This story was produced by the Oregon Journalism Project, a nonprofit newsroom covering the state.
Two newly filed ballot initiatives would open Oregon’s primary elections, which currently exclude voters not registered with the parties holding the nominating contests.
Election reformers have been trying to change Oregon’s primary system for nearly two decades. What’s different this time is that one of the three chief petitioners of the initiatives is an unlikely champion for change: former Gov. Ted Kulongoski, a Democrat who arguably contributed more to his party’s control of Oregon politics than anybody else.
In labor circles, Kulongoski, a lawyer who counted unions among his clients, will always be known for shepherding the Public Employee Collective Bargaining Act through the 1973 Legislature.
That law went further than those in the few other states that then allowed public employees to bargain collectively.
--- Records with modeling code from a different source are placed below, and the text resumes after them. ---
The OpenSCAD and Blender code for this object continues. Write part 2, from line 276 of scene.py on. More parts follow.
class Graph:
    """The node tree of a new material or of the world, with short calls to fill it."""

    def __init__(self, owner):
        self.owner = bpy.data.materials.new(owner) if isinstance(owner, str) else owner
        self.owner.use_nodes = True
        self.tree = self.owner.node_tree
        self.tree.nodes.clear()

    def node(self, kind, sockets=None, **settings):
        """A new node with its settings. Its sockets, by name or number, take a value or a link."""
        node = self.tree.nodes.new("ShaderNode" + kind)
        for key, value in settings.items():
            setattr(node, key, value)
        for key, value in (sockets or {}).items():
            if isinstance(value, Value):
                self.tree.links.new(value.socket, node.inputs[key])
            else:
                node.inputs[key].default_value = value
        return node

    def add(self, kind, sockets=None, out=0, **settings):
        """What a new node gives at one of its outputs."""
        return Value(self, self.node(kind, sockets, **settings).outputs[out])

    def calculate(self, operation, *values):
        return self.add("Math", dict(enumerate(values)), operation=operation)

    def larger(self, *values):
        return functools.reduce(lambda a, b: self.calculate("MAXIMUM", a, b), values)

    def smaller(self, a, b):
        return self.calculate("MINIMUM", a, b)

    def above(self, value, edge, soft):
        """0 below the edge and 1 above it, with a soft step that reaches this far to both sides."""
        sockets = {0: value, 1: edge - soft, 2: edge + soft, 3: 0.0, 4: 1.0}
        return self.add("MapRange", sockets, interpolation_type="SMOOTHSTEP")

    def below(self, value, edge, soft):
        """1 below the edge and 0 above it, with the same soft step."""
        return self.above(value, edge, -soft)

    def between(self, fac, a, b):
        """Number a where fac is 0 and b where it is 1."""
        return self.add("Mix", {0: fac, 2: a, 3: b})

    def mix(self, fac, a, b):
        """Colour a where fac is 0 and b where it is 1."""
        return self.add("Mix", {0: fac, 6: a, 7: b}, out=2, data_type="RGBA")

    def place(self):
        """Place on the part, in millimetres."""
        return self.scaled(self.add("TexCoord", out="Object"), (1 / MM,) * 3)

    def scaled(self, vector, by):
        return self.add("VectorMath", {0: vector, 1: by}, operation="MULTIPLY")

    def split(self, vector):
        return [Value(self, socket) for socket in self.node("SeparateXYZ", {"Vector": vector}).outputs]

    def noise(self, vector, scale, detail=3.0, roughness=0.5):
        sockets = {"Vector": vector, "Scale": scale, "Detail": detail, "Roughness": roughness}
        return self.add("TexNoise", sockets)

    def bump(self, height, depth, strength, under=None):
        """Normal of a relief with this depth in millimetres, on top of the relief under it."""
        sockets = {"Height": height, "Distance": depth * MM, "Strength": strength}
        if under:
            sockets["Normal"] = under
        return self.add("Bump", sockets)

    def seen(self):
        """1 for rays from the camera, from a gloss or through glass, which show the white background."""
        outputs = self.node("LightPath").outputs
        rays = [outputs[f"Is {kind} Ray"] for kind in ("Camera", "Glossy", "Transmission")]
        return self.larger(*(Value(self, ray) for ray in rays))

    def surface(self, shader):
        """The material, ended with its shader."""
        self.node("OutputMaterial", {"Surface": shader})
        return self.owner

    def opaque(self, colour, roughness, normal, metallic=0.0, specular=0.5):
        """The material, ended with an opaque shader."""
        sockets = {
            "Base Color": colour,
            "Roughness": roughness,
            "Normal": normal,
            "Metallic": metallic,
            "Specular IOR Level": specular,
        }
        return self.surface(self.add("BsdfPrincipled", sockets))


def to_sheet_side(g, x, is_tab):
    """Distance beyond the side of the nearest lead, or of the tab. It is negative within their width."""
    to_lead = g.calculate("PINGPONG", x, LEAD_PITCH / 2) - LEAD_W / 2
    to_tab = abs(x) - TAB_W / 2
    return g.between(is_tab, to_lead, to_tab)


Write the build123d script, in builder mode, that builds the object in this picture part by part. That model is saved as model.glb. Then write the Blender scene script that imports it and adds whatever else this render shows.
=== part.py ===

It covered all public employees, not just a select few, such as police and firefighters, and it allowed most public employees to strike. Collective bargaining gave Oregon’s public employee unions the power to build the sophisticated, well-financed political operations that have dominated state and local elections for decades.
Kulongoski rode that wave of Democratic power. He served in the Oregon House from 1973 to 1975 and the Senate from 1978 to 1983; worked as appointed insurance commissioner from 1987 to 1991; and then won election as Oregon attorney general in 1992 and as a justice of the Oregon Supreme Court in 1997. He left his position on the state’s highest court in 2001 to run for governor, capping his career with two terms in Mahonia Hall from 2003 to 2011.
The former governor says he remains a proud Democrat but is disillusioned with the condition of Oregon.
“I don’t think the process is functioning in the broadest interests of Oregonians,” Kulongoski says. “It’s working for interest groups and people with money.”
He sees two ways to fix things: elect different kinds of candidates, or change the process. And as long as special interests dominate the parties’ nominating primaries, Kulongoski says he thinks the same kind of candidates will get elected.
“If you want to change the outcomes,” Kulongoski says, “I have come to believe you have to change the process.”
The initiatives he and two co-chief petitioners—former state Rep. Cheri Helt (R-Bend) and Andrew Kaza, co-chair of the state council of the Independent Party of Oregon—have put forward are both called the “Voters Fairness Act.” Initiative 55 would amend the Oregon Constitution to eliminate partisan primaries, and Initiative 56 would create a new process in which all candidates would be listed on a single ballot, with the top two vote-getters advancing to the general election.
Previous efforts to open Oregon’s primaries (as California, Washington and other states have done in various ways) have failed twice at the ballot (in 2008 and 2014) and have fallen short of qualifying for the ballot at other times, most recently in 2024.
In the past, proponents based their case for change in part on the premise that the current primary system tends to reward more extreme candidates: Democrats who veer to the far left and Republicans to the far right. The reformers’ hope was that by opening primaries to nonaffiliated voters and advancing the top two vote-getters, regardless of party, the electorate would move more to the middle. Call it the moderation argument.
Now, the effects of Oregon’s motor voter law (which went into effect in 2016 and automatically registers to vote anyone obtaining or renewing a driver’s license) have added another element to the impetus for change.
Reformers point to a fundamental unfairness of the current system. In 2014, for instance, when voters last considered an open primary measure (Measure 65, which failed 66%–34%), just 24% of Oregon voters were unaffiliated with any party. Now, the share of nonaffiliated voters has jumped to 37%, and when you add minor party voters, fully 44% of all registered voters may not cast a primary ballot.
The Democratic and Republican primaries are funded by taxpayers, not the parties, Kulonogoski notes, so nearly half of all Oregonians are paying for something in which they may not participate and, of course, are still affected by the elections’ outcomes.
“Right now, the special interest groups don’t have to communicate with those voters, who tend to be left of center socially and right of center economically,” Kulogoski says. “I just think it’s logical that the more people who are involved in elections, the better the outcomes will be.”
The former governor says he’s confident the initiative campaign can raise the money it needs to communicate with voters, who he thinks are more concerned than ever about the state’s future.
“I’ve explained what we’re doing in private conversations with friends,” Kulongoski says. “I tell them, ‘If you think things are going great right now, don’t listen to me.’”
The campaign must gather 156,231 valid signatures to qualify the constitution-amending Initiative 55 and 117,173 signatures to qualify Initiative 56 for the November 2026 ballot.